Entries.
________________________________________
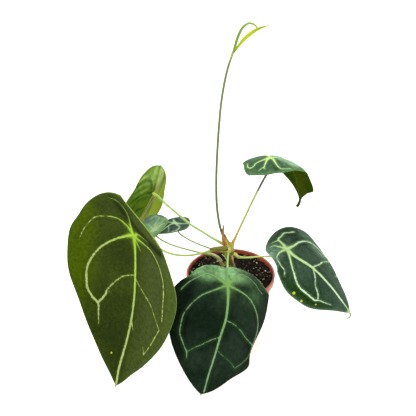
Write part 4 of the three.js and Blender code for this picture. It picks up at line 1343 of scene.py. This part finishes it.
class PLANT_OT_blades(bpy.types.Operator):
    """Lay every blade with its veins, panels, velvet upper face and paler underside"""
    bl_idname = "object.plant_blades"
    bl_label = "Add Blades"

    def execute(self, context):
        settings = context.scene.plant.leaf
        group = leaf_markings()
        lime, pale = tuple(settings.vein_lime), tuple(settings.vein)
        olive, silver = tuple(settings.olive), tuple(settings.silver)
        finishes = {
            "a": Velvet(olive, (0.036, 0.056, 0.005), (0.052, 0.086, 0.0), (0.055, 0.076, 0.018),
                        (0.07, 0.115, 0.004), (0.33, 0.54, 0.04), (0.37, 0.46, 0.16),
                        ragged=0.9, reach=5, share=0.3, specular=0.03),
            "b": Velvet((0.0035, 0.011, 0.004), (0.012, 0.025, 0.013), (0.001, 0.006, 0.001),
                        (0.25, 0.48, 0.2), (0.02, 0.07, 0.015), (0.19, 0.37, 0.095), (0.21, 0.32, 0.165),
                        ragged=0.4, reach=5, share=0.3, specular=0.04),
            "c": Velvet((0.022, 0.05, 0.026), (0.04, 0.078, 0.044), (0.01, 0.038, 0.004),
                        (0.24, 0.4, 0.26), (0.1, 0.22, 0.08), (0.46, 0.66, 0.26), (0.56, 0.74, 0.46),
                        ragged=0.8, share=0.3, specular=0.05),
            "d": Velvet((0.045, 0.105, 0.05), (0.08, 0.16, 0.075), (0.09, 0.22, 0.06),
                        (0.27, 0.47, 0.26), (0.13, 0.28, 0.1), (0.58, 0.8, 0.24), (0.42, 0.64, 0.26),
                        ragged=0.4, specular=0.06),
            "e": Velvet(silver, (0.06, 0.11, 0.07), (0.05, 0.11, 0.04), (0.12, 0.22, 0.13),
                        (0.12, 0.24, 0.1), lime, pale, sheen=0.05),
            "f": Velvet((0.085, 0.15, 0.12), (0.13, 0.21, 0.16), (0.11, 0.24, 0.07),
                        (0.25, 0.4, 0.27), (0.24, 0.4, 0.2), (0.42, 0.6, 0.3), (0.28, 0.43, 0.2),
                        ragged=0.3, reach=3, share=0.5, specular=0.08),
            "g": Velvet((0.024, 0.05, 0.04), (0.08, 0.13, 0.105), (0.1, 0.17, 0.1),
                        (0.2, 0.32, 0.22), (0.16, 0.29, 0.18), (0.58, 0.8, 0.46), (0.55, 0.76, 0.46),
                        ragged=0.3, reach=3, share=0.5, specular=0.1),
        }
        bright = underside_material("Underside Bright", (0.068, 0.155, 0.0), (0.13, 0.25, 0.003),
                                    (0.18, 0.29, 0.012), 0.04, told=True)
        dim = underside_material("Underside Olive", (0.025, 0.053, 0.003), (0.05, 0.068, 0.004),
                                 (0.06, 0.09, 0.006), 0.0)
        soft = underside_material("Underside Green", (0.1, 0.17, 0.03), (0.13, 0.21, 0.04),
                                  (0.24, 0.34, 0.1))
        backs = {"d": dim, "e": bright}
        slots = {"a": "leaf_olive", "e": "leaf_underside"}
        for name, leaf in LEAVES.items():
            top = velvet_material(f"Velvet {name.upper()}", group, finishes[name])
            tones = getattr(self, f"tones_{name}")
            piece = blade(f"blade_{name}_skin", leaf, settings, tones, (top, backs.get(name, soft)))
            finish_piece(piece, slots.get(name, "leaf_dark"), [f"blade_{name}"])
        self.tip_curl(LEAVES["c"])
        return {"FINISHED"}

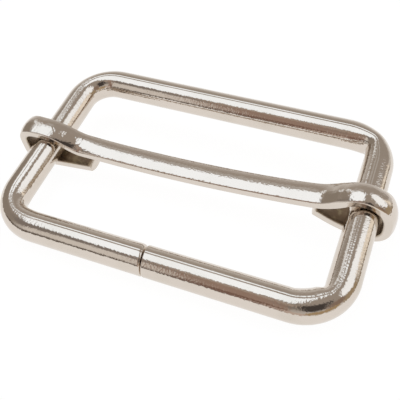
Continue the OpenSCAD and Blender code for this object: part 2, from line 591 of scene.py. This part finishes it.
class STRAP_SLIDER_OT_bar(bpy.types.Operator):
    """Curls the flat bar's ends round the short sides of the frame"""

    bl_idname = "strap_slider.bar"
    bl_label = "Build Bar"

    step = 0.15 * MM
    crown_steps = 20

    # How far inside the short sides' middle lines the bow ends
    curl_room = 7.5 * MM

    # How far the underside lies below the wire's middle at the bow's ends
    bow_drop = 0.175 * MM

    # The rounded edges of the section, and the cuts in each of its flat faces
    top_round = 0.16 * MM
    foot_round = 0.22 * MM
    flat_least = 0.4 * MM
    flat_cuts = 5

    # Samples of the slope to each side of a place, whose mean draws out the bends
    spread_samples = 6
    spread_range = range(-spread_samples, spread_samples + 1)

    # Where along the bar its underside becomes the inside of a curl, which is rougher and painted
    # in dark brown shade, and how far that reaches up the sides
    inside_from = 21 * MM
    inside_to = 24 * MM
    inside_reach = 0.3 * MM

    # The slanted end of the left tail: its length along the bar, its depth at the flat face and
    # the height above that face at which it ends
    slant_length = 2 * MM
    slant_depth = 0.45 * MM
    slant_height = 1.4 * MM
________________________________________
Exercise details. Extract the full listing above without alteration.

In response.
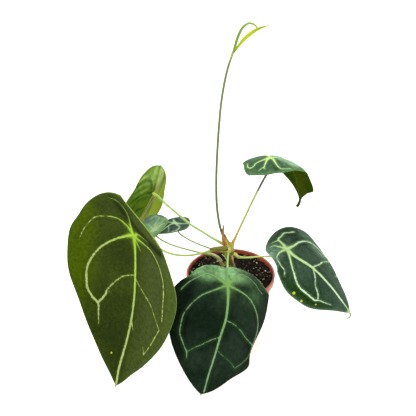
Write part 4 of the three.js and Blender code for this picture. It picks up at line 1343 of scene.py. This part finishes it.
class PLANT_OT_blades(bpy.types.Operator):
    """Lay every blade with its veins, panels, velvet upper face and paler underside"""
    bl_idname = "object.plant_blades"
    bl_label = "Add Blades"

    def execute(self, context):
        settings = context.scene.plant.leaf
        group = leaf_markings()
        lime, pale = tuple(settings.vein_lime), tuple(settings.vein)
        olive, silver = tuple(settings.olive), tuple(settings.silver)
        finishes = {
            "a": Velvet(olive, (0.036, 0.056, 0.005), (0.052, 0.086, 0.0), (0.055, 0.076, 0.018),
                        (0.07, 0.115, 0.004), (0.33, 0.54, 0.04), (0.37, 0.46, 0.16),
                        ragged=0.9, reach=5, share=0.3, specular=0.03),
            "b": Velvet((0.0035, 0.011, 0.004), (0.012, 0.025, 0.013), (0.001, 0.006, 0.001),
                        (0.25, 0.48, 0.2), (0.02, 0.07, 0.015), (0.19, 0.37, 0.095), (0.21, 0.32, 0.165),
                        ragged=0.4, reach=5, share=0.3, specular=0.04),
            "c": Velvet((0.022, 0.05, 0.026), (0.04, 0.078, 0.044), (0.01, 0.038, 0.004),
                        (0.24, 0.4, 0.26), (0.1, 0.22, 0.08), (0.46, 0.66, 0.26), (0.56, 0.74, 0.46),
                        ragged=0.8, share=0.3, specular=0.05),
            "d": Velvet((0.045, 0.105, 0.05), (0.08, 0.16, 0.075), (0.09, 0.22, 0.06),
                        (0.27, 0.47, 0.26), (0.13, 0.28, 0.1), (0.58, 0.8, 0.24), (0.42, 0.64, 0.26),
                        ragged=0.4, specular=0.06),
            "e": Velvet(silver, (0.06, 0.11, 0.07), (0.05, 0.11, 0.04), (0.12, 0.22, 0.13),
                        (0.12, 0.24, 0.1), lime, pale, sheen=0.05),
            "f": Velvet((0.085, 0.15, 0.12), (0.13, 0.21, 0.16), (0.11, 0.24, 0.07),
                        (0.25, 0.4, 0.27), (0.24, 0.4, 0.2), (0.42, 0.6, 0.3), (0.28, 0.43, 0.2),
                        ragged=0.3, reach=3, share=0.5, specular=0.08),
            "g": Velvet((0.024, 0.05, 0.04), (0.08, 0.13, 0.105), (0.1, 0.17, 0.1),
                        (0.2, 0.32, 0.22), (0.16, 0.29, 0.18), (0.58, 0.8, 0.46), (0.55, 0.76, 0.46),
                        ragged=0.3, reach=3, share=0.5, specular=0.1),
        }
        bright = underside_material("Underside Bright", (0.068, 0.155, 0.0), (0.13, 0.25, 0.003),
                                    (0.18, 0.29, 0.012), 0.04, told=True)
        dim = underside_material("Underside Olive", (0.025, 0.053, 0.003), (0.05, 0.068, 0.004),
                                 (0.06, 0.09, 0.006), 0.0)
        soft = underside_material("Underside Green", (0.1, 0.17, 0.03), (0.13, 0.21, 0.04),
                                  (0.24, 0.34, 0.1))
        backs = {"d": dim, "e": bright}
        slots = {"a": "leaf_olive", "e": "leaf_underside"}
        for name, leaf in LEAVES.items():
            top = velvet_material(f"Velvet {name.upper()}", group, finishes[name])
            tones = getattr(self, f"tones_{name}")
            piece = blade(f"blade_{name}_skin", leaf, settings, tones, (top, backs.get(name, soft)))
            finish_piece(piece, slots.get(name, "leaf_dark"), [f"blade_{name}"])
        self.tip_curl(LEAVES["c"])
        return {"FINISHED"}

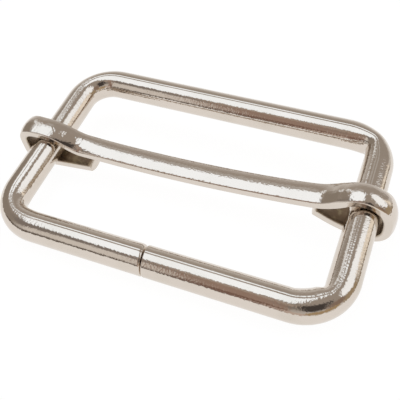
Continue the OpenSCAD and Blender code for this object: part 2, from line 591 of scene.py. This part finishes it.
class STRAP_SLIDER_OT_bar(bpy.types.Operator):
    """Curls the flat bar's ends round the short sides of the frame"""

    bl_idname = "strap_slider.bar"
    bl_label = "Build Bar"

    step = 0.15 * MM
    crown_steps = 20

    # How far inside the short sides' middle lines the bow ends
    curl_room = 7.5 * MM

    # How far the underside lies below the wire's middle at the bow's ends
    bow_drop = 0.175 * MM

    # The rounded edges of the section, and the cuts in each of its flat faces
    top_round = 0.16 * MM
    foot_round = 0.22 * MM
    flat_least = 0.4 * MM
    flat_cuts = 5

    # Samples of the slope to each side of a place, whose mean draws out the bends
    spread_samples = 6
    spread_range = range(-spread_samples, spread_samples + 1)

    # Where along the bar its underside becomes the inside of a curl, which is rougher and painted
    # in dark brown shade, and how far that reaches up the sides
    inside_from = 21 * MM
    inside_to = 24 * MM
    inside_reach = 0.3 * MM

    # The slanted end of the left tail: its length along the bar, its depth at the flat face and
    # the height above that face at which it ends
    slant_length = 2 * MM
    slant_depth = 0.45 * MM
    slant_height = 1.4 * MM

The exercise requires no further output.